Since Tier-2 equity schemes primarily invest in large-cap companies, we compared them with large-cap mutual funds. Based on five-year rolling returns over the last five years, mutual funds have pipped Tier-2 by just 0.6 per cent after adjusting for management fees. See the graph 'Large caps vs NPS Tier-2 (Equity scheme)'

Mutual funds or NPS Tier-2: Which is better?Mukul Ojha

Tax: Tier-2's hazy taxation policy is a drawback. While tax laws explicitly specify how Tier-1 investments are taxed, it remains silent on Tier-2. As a result, accountants usually treat Tier-2 as debt funds. It means if you hold your investment for over three years, your gains will be taxed at 20 per cent. But since debt funds no longer enjoy indexation benefits, there's even more confusion on how Tier-2 investments will be taxed.

If it's confirmed that Tier-2 investments also won't receive indexation benefits, their long-term tax implications will be significant. You can be taxed up to 30 per cent, depending on your annual income. On the other hand, large-cap mutual fund gains are subject to a 10 per cent tax if you hold the investment for more than 12 months. Hence, mutual funds are more tax-efficient now.

The better option
Since Vaishali has a long-term investment outlook, we'd advise her to look at flexi-cap funds. They outdo large-cap funds (see 'Flexi-caps rule the roost' table above).

Why flexi-caps
Flexi-cap funds will provide Vaishali and other long-term investors with welcome exposure to mid- and small-caps. Why is that good? Because though small- and mid-caps add volatility over short periods of time, they can boost your returns in the long run.
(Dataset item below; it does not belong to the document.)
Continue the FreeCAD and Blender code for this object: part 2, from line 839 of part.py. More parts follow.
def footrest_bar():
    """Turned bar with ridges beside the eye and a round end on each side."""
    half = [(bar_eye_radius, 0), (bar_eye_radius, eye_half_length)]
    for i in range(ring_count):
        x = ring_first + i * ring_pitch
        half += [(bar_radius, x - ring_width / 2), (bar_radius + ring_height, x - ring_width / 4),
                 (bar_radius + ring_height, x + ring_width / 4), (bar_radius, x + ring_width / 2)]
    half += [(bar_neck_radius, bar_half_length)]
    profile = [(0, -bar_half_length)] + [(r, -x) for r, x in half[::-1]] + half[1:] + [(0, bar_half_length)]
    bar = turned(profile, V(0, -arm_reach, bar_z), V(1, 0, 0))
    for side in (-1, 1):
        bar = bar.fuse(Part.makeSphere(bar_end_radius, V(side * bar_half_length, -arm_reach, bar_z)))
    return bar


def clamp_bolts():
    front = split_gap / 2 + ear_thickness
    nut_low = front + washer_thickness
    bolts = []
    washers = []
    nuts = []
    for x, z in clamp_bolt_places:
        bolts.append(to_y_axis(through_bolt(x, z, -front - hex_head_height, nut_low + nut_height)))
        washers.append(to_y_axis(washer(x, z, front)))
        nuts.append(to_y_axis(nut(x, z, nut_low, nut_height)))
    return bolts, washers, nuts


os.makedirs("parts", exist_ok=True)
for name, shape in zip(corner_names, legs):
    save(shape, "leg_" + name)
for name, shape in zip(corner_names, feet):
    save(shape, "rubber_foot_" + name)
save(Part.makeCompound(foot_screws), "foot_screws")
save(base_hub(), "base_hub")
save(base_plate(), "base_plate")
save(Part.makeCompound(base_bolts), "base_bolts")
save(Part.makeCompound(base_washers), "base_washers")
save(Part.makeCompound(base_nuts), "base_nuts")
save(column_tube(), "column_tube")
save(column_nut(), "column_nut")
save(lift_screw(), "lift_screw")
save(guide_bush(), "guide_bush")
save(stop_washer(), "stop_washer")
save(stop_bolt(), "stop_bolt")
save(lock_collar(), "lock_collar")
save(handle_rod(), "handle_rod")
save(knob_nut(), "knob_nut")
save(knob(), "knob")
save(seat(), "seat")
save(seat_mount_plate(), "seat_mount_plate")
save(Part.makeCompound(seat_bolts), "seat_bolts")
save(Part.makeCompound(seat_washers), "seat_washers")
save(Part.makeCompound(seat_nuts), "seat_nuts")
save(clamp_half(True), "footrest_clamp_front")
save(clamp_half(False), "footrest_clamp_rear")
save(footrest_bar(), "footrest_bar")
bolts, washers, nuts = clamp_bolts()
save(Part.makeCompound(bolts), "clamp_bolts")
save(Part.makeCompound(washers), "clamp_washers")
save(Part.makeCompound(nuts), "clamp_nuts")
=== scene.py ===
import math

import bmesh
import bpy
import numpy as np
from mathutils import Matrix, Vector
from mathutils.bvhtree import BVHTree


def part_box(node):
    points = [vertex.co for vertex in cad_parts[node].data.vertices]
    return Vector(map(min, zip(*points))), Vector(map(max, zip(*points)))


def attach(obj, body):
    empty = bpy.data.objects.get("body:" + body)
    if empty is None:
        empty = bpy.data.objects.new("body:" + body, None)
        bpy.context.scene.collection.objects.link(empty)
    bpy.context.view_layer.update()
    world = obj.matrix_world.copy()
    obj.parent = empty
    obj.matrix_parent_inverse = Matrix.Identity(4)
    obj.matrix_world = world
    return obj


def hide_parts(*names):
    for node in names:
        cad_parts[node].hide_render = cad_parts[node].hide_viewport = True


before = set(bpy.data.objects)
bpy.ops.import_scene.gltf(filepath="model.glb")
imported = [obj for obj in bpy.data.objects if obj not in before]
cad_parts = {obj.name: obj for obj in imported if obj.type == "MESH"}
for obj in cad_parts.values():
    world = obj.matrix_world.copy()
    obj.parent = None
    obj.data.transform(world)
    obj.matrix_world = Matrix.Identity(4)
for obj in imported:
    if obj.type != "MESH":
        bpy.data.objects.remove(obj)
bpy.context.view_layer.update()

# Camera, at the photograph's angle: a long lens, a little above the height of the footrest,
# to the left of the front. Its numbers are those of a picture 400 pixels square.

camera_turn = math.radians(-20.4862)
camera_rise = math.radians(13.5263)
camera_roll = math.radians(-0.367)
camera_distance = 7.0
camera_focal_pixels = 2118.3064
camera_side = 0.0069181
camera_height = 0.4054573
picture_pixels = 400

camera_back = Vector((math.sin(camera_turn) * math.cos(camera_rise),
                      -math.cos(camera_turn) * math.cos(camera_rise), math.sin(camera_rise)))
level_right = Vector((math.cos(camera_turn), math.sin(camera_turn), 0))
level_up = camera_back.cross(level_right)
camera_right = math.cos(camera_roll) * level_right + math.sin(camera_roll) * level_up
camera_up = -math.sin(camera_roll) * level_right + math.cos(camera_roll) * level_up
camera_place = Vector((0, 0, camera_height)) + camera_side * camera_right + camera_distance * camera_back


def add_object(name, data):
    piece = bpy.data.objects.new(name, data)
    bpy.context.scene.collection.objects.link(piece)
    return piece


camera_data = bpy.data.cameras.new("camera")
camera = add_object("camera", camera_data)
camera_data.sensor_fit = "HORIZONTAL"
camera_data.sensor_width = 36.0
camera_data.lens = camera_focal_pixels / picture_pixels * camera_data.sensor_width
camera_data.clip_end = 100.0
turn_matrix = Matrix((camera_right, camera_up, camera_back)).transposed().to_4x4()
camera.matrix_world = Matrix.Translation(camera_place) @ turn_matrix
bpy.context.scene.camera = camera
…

Flexi-cap funds are also more consistent than their largecap peers. Over the last five years (see 'Flexi-cap vs Large-cap funds), flexi-caps have outperformed large-caps more than 90 per cent of the time!

Mutual funds or NPS Tier-2: Which is better?Mukul Ojha

Therefore, Vaishali should put her money in a flexi-cap fund, especially because she has an investment horizon of 15-20 years. If she invests Rs 15,000 monthly in an average flexi-cap fund and increases it by 10 per cent yearly, she can accumulate Rs 1.48 crore in 15 years. We are assuming flexi-cap funds will deliver 13.6 per cent, based on five-year rolling returns over the last five years.

This way, she can give her son the best possible education, possibly send him abroad as well. Let's assume she needs Rs 75 lakh for her son's undergraduate degree, she would still have Rs 73 lakh in her account. If she continues with the same investment plan for another four years, she'd have Rs 1.72 crore - an amount good enough for her son to pursue a prestigious Master's degree!

However, before we conclude, we noticed a small crack in her retirement planning while looking at her financials, which fortunately can be rectified.

The retirement fix
For retirement, Vaishali may maintain a 75:25 allocation in equity and debt; she may earn an average annual return of 11.4 per cent; she may increase the investment amount by 10 per cent each year. Even then, she'd have a retirement corpus of Rs 5.72 crore.

While Rs 5.72 crore may seem like a substantial retirement kitty, Vaishali's current living expenses are Rs 65,000 monthly. Assuming her costs will grow in line with inflation of 6 per cent annually for the next 25 years, she'd need a retirement corpus of Rs 7.49 crore (Rs 1.77 crore more), so she can comfortably sustain her lifestyle for the next 25 years. Fortunately, this deficit can be bridged by flexi-cap funds, too, if she invests Rs 3,500 each month and increases it by 10 per cent each year.

Don't forget

  • Maintain a contingency fund equivalent to at least six months of expenses, including EMIs.
  • Have an adequate life cover.
  • Get health cover for all family members.